BOSI Contemporary is pleased to announce The Loss of So Many, a solo exhibition by David Mellen. The exhibition will feature works that question the idea of dimensionality and how a canvas can become a vehicle for more than just two-dimensional representation.
Combining the sculptural and the painterly in Red Lies Body, Meter, Still Stand, and Into the Throats of Birds, Mellen creates a trapeze act between the flat and the three dimensional, between the placeable and the unidentifiable. The physical malleability of the sculptural parallels the impressionable subject matter.

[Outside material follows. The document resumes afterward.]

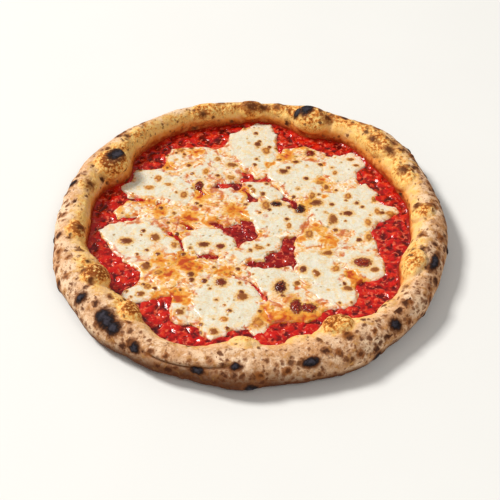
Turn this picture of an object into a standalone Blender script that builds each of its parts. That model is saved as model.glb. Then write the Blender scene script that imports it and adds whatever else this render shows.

Drawing inspiration from Samuel Beckett’s quote from the Endgame: “There’s something dripping in my head…A heart, a heart is in my head,” Mellen’s work allows us to access our own individual personality. Mellen’s paintings create complex algorithms of illusory and invisible correlations between visual interpretations and inner monologues. Endgame, a term referencing the final stage of a chess game when there are only a few pieces left on the board, corresponds to the intellectually prevalent game between the exhibition and the audience, between painting and viewer. The paintings’ titles characterize known physical and emotional attributes that are then contested by their visual gestures.
The Loss of So Many, like a chess game, demonstrates the complexity and never ending way to explore different endgames within our own humanity. Like chess pieces, these paintings serve as signifiers which allow the viewer to explore what drives us, breaks us, consoles us, what it means to be human on the way to the pursuit of happiness. These images, both abstract and familiar, are devised by the artist to make us rife with connotations of the physical and immaterial space of our everyday life, and the things we lose in between.
David Mellen (b. 1970, Chicago, USA) attended the American Academy of Art. He exhibited his work in his hometown of Chicago until 1994, when he moved to Europe. He has exhibited both internationally and nationally, including a solo exhibition at Frey Norris Gallery in San Francisco and group exhibitions in New York and Chicago. Mellen has also been featured in international exhibitions in Paris, Brussels, and London, in institutions such as Kursaal Exhbition Center, Belgium; Centre de Cheques Postaux XV, Paris and APT Gallery, London. Mellen lives and works in Connecticut.